_Your goal:_
The material below holds a span beginning at the line with "high = [max(vertex.co[i]" and ending at the line with "obj.matrix_world = world". Quote that span exactly, both ends included, and only that span.

_Recorded information:_
....

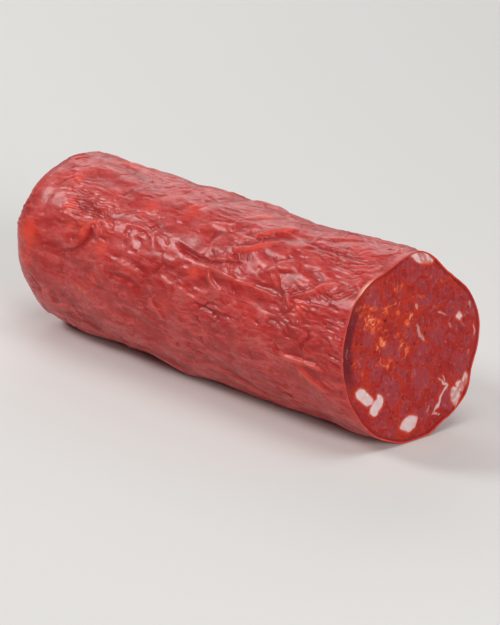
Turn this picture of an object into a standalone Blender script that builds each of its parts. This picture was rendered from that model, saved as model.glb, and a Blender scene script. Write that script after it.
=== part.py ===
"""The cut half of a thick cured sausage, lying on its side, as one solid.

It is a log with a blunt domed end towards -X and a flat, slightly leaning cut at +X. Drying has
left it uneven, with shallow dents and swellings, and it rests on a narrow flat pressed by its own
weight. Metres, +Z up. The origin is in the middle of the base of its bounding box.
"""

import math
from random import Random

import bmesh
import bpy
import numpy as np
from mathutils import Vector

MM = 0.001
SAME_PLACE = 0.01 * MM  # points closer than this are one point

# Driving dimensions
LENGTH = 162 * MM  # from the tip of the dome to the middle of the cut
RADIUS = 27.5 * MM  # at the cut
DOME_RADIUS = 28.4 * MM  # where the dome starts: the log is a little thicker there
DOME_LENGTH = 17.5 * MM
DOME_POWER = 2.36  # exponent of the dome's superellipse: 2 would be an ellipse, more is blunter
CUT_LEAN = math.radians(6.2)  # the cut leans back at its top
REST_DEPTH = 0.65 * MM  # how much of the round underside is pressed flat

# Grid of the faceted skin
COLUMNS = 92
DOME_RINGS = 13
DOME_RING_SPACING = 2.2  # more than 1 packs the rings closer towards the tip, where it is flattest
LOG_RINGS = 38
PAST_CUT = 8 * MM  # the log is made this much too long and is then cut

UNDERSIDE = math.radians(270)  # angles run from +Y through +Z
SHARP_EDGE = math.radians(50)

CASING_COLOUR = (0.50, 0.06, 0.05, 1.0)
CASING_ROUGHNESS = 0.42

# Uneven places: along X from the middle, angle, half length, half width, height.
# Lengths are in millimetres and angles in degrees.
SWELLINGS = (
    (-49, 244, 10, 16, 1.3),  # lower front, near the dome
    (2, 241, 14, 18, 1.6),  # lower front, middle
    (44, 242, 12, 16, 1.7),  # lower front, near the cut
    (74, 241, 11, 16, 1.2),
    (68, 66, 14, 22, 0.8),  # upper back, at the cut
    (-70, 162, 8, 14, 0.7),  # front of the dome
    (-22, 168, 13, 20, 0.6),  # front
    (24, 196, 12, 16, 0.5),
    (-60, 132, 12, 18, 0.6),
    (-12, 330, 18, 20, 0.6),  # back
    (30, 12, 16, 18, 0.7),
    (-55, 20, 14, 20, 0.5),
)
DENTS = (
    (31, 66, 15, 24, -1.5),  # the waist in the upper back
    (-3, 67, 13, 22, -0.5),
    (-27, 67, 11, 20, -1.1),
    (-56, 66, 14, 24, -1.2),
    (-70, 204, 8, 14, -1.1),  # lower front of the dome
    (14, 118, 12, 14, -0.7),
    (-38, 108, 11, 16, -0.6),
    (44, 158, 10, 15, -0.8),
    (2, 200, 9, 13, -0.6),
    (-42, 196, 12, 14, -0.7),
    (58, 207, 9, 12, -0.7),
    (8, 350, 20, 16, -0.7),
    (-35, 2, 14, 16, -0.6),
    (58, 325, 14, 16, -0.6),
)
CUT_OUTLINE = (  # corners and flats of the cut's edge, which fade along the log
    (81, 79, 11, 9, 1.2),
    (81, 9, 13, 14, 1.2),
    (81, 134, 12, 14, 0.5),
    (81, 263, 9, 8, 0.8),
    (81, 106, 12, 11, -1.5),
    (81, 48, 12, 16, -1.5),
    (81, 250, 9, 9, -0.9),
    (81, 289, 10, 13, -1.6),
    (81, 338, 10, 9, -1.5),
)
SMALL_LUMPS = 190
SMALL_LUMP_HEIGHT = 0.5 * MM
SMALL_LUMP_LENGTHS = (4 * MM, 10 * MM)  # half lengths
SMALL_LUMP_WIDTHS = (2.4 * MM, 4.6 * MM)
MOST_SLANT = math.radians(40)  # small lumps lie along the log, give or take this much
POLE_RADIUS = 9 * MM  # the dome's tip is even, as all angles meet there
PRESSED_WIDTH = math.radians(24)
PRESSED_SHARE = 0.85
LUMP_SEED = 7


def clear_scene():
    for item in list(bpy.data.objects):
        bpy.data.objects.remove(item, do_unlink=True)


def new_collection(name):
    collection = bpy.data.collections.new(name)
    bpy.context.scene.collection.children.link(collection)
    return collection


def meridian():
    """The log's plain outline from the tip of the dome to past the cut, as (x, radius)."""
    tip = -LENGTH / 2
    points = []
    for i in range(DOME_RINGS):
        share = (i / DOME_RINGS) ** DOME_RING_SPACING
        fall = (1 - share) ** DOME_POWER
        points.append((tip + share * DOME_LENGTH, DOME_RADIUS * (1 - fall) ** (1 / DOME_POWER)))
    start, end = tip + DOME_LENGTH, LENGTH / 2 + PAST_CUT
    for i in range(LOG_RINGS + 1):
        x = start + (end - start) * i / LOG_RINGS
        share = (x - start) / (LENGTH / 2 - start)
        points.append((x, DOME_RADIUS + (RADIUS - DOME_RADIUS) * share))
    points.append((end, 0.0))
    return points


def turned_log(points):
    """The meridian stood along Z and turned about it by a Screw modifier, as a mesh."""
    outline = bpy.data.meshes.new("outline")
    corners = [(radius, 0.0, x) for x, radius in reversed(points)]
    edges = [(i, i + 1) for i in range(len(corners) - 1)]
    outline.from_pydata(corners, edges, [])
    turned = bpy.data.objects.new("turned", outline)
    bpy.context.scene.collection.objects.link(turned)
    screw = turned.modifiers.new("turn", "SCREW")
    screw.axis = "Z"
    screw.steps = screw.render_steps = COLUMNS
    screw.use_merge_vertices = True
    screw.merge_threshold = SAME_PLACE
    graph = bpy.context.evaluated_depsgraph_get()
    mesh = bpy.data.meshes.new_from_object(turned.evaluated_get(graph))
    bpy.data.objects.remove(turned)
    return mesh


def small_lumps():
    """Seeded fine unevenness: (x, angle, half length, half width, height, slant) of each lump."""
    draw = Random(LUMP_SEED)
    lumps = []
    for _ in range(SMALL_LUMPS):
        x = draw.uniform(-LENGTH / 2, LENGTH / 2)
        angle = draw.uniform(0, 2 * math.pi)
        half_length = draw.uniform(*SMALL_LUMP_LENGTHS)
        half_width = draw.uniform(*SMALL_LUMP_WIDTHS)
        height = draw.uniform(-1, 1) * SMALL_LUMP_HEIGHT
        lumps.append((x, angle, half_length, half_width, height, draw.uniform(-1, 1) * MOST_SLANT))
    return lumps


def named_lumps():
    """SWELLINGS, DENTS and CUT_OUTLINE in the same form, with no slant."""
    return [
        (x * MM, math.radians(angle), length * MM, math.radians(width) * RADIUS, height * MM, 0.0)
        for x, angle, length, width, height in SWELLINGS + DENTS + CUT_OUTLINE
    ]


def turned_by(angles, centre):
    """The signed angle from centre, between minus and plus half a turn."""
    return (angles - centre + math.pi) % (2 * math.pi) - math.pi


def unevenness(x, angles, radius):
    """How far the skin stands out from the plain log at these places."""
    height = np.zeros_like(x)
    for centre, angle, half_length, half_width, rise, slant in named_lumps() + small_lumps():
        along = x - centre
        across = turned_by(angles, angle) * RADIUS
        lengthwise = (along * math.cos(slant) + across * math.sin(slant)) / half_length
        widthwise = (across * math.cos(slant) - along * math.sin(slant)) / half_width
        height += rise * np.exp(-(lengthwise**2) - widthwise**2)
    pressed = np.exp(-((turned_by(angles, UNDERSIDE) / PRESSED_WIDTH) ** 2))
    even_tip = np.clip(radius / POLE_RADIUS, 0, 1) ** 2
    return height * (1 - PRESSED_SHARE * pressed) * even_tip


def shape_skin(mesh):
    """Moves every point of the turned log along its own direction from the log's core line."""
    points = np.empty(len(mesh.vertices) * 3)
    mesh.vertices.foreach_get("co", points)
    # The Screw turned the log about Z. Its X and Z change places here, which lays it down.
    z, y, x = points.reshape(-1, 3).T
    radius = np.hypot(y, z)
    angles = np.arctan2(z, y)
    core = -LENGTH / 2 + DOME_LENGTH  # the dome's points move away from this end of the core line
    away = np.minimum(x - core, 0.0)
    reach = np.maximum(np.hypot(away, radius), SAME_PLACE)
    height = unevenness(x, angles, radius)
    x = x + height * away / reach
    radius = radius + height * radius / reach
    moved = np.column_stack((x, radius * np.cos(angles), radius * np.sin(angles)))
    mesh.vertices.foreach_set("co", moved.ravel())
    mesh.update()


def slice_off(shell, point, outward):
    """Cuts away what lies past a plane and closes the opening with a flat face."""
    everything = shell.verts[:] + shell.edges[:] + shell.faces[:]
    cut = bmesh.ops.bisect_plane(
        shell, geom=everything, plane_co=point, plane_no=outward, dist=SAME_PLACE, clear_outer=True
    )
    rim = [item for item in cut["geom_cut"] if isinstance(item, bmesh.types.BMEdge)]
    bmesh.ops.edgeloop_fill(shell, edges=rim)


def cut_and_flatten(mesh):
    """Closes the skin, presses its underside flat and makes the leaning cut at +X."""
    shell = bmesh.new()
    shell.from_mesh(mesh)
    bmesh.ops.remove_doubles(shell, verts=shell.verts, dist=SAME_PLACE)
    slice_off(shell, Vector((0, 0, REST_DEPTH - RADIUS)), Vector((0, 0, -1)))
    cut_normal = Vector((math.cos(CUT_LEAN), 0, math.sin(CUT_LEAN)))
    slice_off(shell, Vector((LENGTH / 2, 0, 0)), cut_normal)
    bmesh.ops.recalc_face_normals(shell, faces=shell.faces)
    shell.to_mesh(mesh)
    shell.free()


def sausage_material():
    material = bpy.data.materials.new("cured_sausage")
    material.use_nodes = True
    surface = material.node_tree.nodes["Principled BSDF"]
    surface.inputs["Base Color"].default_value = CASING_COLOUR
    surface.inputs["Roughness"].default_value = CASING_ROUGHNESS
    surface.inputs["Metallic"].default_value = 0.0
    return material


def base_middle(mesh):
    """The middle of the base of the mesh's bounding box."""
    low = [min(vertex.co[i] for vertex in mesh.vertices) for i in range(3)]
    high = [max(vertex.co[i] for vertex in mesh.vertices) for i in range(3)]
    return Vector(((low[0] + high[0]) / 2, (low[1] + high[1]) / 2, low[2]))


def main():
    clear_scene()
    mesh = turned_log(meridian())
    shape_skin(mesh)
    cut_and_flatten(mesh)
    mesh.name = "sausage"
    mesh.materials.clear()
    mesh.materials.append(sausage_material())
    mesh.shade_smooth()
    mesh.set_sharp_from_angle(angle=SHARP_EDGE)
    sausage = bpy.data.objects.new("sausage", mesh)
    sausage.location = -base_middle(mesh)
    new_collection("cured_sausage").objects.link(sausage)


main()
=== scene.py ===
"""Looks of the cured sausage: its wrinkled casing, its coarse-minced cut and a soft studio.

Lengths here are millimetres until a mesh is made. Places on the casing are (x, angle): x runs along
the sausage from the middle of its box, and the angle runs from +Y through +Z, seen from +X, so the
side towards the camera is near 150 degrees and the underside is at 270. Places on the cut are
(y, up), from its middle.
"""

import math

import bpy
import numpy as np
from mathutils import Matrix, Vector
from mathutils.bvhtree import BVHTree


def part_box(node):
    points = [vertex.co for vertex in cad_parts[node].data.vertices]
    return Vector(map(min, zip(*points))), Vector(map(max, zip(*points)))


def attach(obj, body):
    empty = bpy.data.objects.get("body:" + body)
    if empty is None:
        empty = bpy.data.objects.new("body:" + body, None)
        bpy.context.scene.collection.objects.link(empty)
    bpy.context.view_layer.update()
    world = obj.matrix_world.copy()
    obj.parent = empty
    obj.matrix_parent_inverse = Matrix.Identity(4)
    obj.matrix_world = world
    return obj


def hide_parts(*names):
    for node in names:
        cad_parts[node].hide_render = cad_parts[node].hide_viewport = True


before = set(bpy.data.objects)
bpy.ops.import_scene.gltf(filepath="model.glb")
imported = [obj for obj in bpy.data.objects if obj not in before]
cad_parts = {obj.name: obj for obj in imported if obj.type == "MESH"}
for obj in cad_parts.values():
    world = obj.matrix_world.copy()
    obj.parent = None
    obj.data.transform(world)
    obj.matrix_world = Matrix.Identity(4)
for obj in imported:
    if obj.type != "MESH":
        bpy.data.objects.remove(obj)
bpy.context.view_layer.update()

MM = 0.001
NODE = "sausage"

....

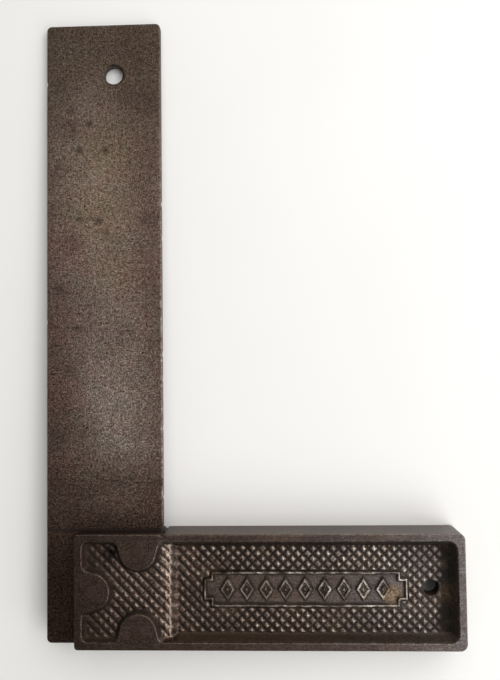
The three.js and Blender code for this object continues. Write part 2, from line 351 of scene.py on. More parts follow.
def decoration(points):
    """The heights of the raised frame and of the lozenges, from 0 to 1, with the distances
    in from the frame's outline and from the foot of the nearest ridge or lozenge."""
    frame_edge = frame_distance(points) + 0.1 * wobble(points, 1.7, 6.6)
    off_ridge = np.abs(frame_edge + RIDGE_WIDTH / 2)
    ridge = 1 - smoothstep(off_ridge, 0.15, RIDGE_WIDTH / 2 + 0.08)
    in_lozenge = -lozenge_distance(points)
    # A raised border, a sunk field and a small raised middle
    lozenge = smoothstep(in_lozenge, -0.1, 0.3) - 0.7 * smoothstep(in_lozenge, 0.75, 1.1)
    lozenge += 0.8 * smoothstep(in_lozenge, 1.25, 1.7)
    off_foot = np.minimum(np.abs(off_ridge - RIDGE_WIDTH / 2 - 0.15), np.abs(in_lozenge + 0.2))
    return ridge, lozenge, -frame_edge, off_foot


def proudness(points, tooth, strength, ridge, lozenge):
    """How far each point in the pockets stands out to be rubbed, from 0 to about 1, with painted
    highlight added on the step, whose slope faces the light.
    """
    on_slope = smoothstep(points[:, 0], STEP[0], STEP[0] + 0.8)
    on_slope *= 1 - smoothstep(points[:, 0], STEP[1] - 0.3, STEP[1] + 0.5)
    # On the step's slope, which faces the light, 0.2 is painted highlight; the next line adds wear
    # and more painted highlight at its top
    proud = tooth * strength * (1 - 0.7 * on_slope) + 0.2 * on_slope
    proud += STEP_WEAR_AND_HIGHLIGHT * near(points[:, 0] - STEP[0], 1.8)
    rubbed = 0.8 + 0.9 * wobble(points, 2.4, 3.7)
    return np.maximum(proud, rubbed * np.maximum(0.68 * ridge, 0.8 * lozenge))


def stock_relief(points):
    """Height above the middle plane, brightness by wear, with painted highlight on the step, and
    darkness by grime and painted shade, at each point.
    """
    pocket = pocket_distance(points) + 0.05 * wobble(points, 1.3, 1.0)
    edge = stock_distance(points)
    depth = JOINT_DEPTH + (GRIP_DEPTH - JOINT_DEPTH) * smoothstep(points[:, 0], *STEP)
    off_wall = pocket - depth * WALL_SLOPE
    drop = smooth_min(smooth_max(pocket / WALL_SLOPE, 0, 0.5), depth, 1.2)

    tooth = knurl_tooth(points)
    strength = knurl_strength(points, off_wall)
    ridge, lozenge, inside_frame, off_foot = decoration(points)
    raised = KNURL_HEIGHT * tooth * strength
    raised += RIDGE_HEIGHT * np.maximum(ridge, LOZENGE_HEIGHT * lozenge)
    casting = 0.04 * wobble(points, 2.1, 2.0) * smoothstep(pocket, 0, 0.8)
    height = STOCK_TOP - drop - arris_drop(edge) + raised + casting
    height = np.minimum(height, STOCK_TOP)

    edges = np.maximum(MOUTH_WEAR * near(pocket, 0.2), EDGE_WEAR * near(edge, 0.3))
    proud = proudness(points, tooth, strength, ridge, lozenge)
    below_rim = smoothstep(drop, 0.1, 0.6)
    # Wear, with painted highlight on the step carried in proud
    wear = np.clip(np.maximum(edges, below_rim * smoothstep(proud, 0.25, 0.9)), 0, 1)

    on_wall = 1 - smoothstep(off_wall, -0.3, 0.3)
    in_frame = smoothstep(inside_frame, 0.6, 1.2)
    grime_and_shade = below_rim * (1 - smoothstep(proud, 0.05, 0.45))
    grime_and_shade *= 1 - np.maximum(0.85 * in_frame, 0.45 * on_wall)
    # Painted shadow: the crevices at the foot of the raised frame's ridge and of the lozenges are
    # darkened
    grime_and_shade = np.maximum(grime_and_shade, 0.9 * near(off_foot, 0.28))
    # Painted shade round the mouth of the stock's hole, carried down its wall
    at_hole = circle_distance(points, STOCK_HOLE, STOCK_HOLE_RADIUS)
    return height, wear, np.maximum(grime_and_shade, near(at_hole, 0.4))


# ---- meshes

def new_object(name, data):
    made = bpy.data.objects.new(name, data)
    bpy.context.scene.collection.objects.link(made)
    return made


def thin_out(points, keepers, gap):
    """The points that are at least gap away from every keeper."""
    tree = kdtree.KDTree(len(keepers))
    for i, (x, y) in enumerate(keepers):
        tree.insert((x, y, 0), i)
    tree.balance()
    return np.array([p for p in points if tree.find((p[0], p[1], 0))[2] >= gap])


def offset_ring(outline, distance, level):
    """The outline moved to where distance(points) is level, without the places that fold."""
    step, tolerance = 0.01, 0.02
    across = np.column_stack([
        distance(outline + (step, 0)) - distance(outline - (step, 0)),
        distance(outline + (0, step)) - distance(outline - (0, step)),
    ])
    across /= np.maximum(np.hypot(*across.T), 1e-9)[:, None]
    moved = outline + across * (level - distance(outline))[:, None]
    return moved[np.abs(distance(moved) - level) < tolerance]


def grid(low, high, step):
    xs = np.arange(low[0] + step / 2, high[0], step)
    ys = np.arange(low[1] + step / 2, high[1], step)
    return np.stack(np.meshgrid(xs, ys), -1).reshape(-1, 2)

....

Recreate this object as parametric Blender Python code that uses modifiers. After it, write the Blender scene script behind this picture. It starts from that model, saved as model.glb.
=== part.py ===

....

_Exercise solution:_
    high = [max(vertex.co[i] for vertex in mesh.vertices) for i in range(3)]
    return Vector(((low[0] + high[0]) / 2, (low[1] + high[1]) / 2, low[2]))


def main():
    clear_scene()
    mesh = turned_log(meridian())
    shape_skin(mesh)
    cut_and_flatten(mesh)
    mesh.name = "sausage"
    mesh.materials.clear()
    mesh.materials.append(sausage_material())
    mesh.shade_smooth()
    mesh.set_sharp_from_angle(angle=SHARP_EDGE)
    sausage = bpy.data.objects.new("sausage", mesh)
    sausage.location = -base_middle(mesh)
    new_collection("cured_sausage").objects.link(sausage)


main()
=== scene.py ===
"""Looks of the cured sausage: its wrinkled casing, its coarse-minced cut and a soft studio.

Lengths here are millimetres until a mesh is made. Places on the casing are (x, angle): x runs along
the sausage from the middle of its box, and the angle runs from +Y through +Z, seen from +X, so the
side towards the camera is near 150 degrees and the underside is at 270. Places on the cut are
(y, up), from its middle.
"""

import math

import bpy
import numpy as np
from mathutils import Matrix, Vector
from mathutils.bvhtree import BVHTree


def part_box(node):
    points = [vertex.co for vertex in cad_parts[node].data.vertices]
    return Vector(map(min, zip(*points))), Vector(map(max, zip(*points)))


def attach(obj, body):
    empty = bpy.data.objects.get("body:" + body)
    if empty is None:
        empty = bpy.data.objects.new("body:" + body, None)
        bpy.context.scene.collection.objects.link(empty)
    bpy.context.view_layer.update()
    world = obj.matrix_world.copy()
    obj.parent = empty
    obj.matrix_parent_inverse = Matrix.Identity(4)
    obj.matrix_world = world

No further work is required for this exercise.